To Will Cave, the death of Mr. McWhirk was not only the passing of an old friend, but the breaking of a link in the rapidly fraying chain that binds Montana of the present to its rich and colorful past. For Mr. Cave, slightly younger than the man who died at the home of a son Friday, was an intimate of his boyhood and he recalled many of their adventures together when they were Missoula school boys.
Son of William McWhirk, for whom the McWhirk addition is named, Charles McWhirk came to Missoula from Idaho, where he was born when that state was a part of Oregon territory. His mother was an exceptionally beautiful half-Indian woman of the Umatilla tribe, and Mr. Cave attributed to his Indian blood many of the traits and characteristics that made his friend a personality so out of the ordinary that he was remarkable in a day when remarkable and colorful personalities were the rule rather than the exception.
Game and fish were of such abundance in Western Montana in their boyhood that even the poorest hunter and fisherman could be assured of good results from any hunting trip or fishing excursion, Mr. Cave said, but added that even then the 17-year-old McWhirk, was known as the Boy Hunter and that his exploits and those of his English setter, Sam Patch, were known and related far and wide. He said that he recalled very well that on a day that they went fishing on Miller creek, 15 miles from Missoula, Charles had killed two deer and that he had remarked that this brought his total to 100.

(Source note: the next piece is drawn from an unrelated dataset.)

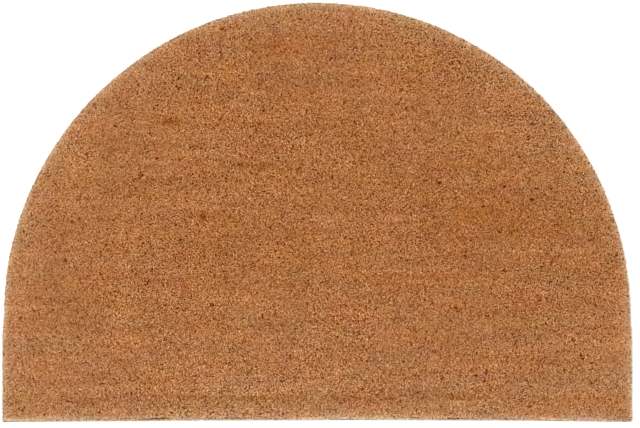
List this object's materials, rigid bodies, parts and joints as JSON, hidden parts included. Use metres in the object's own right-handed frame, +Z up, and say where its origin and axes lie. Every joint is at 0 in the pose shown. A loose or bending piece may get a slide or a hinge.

In school McWhirk had excelled in scholarship and was the favorite of his teachers as well as of his fellow students, Mr. Cave said. When the Nez Perces came across the Lolo pass from Idaho [1877] the lad, at 17, was enlisted as a volunteer in the company of E. R. Kenny, who had been his teacher for several years. He served with this company at Lolo with the United States Army forces under Captain Rawn, who had just founded Fort Missoula. The encampment at Lolo was later to be known as Fort Fizzle, when Chief Joseph took his large band of Indians and escaped from the whites in his famous march. It has always been believed and was at one time generally admitted that Captain Rawn had performed a masterly feat in arranging this retreat, thereby sparing both the Indians and the whites needless massacre. The young McWhirk, however, performed the duties of a soldier with the best of his older but no more seasoned comrades, and his marksmanship was the envy of every man in the company. Mr. Cave said that he recalled even now with considerable poignance his own disappointment that he was left behind because he was too young to own a gun, whereas his slightly older comrade not only had a gun but a dandy.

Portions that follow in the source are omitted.